When preaching becomes primarily topical, motivational, or therapeutic, the congregation learns—week after week—that the Bible is a supporting actor, not the authority. When sermons are built around ideas rather than texts, people may leave inspired, but they are not being formed. Over time, they lose the ability to read Scripture for themselves because they have never been shown how.

I have had to confront this in my own ministry. It is far easier to preach what connects quickly than what forms deeply. It is far easier to summarize a passage than to wrestle with it in front of people. But when I choose ease over depth, I am discipling my people to do the same.
The result is a church that knows phrases but not context, stories but not theology, verses but not the voice of God across the whole canon. And that kind of church is vulnerable. Vulnerable to false teaching, to cultural pressure, to emotional reasoning dressed up as truth.
We should not be surprised when believers struggle to discern error if we have not trained them to handle the Word. But the erosion does not stop with knowledge—it affects confidence. When people are not rooted in Scripture, they begin to rely on personalities instead of truth. They need constant reassurance because they lack internal conviction. In other words, biblical illiteracy creates spiritual dependency, not maturity.
So I have had to ask myself a hard question: am I raising Bible readers, or sermon consumers? That question has reshaped how I approach preaching and teaching. I am less concerned with how polished a message sounds and more concerned with whether my people can open their Bibles on Tuesday and understand what they are reading. I want them to see structure, trace arguments, and feel the weight of the text—not just the emotion of the moment.
If we are going to address this crisis, it will not be solved with another program or initiative.

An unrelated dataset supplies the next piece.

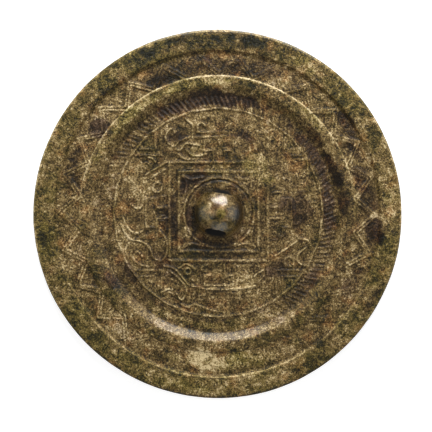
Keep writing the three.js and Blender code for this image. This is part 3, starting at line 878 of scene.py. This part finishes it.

It will require a return—a deliberate, disciplined return—to the centrality of Scripture in both content and method.
We must preach the text, not just from it. We must model engagement, not just explanation. And we must trust that God’s Word, rightly handled, still has the power to form a people who know Him—not just talk about Him.'
If that happens, the erosion can be reversed. But it will start, as it often does, not in the pew—but in the pulpit.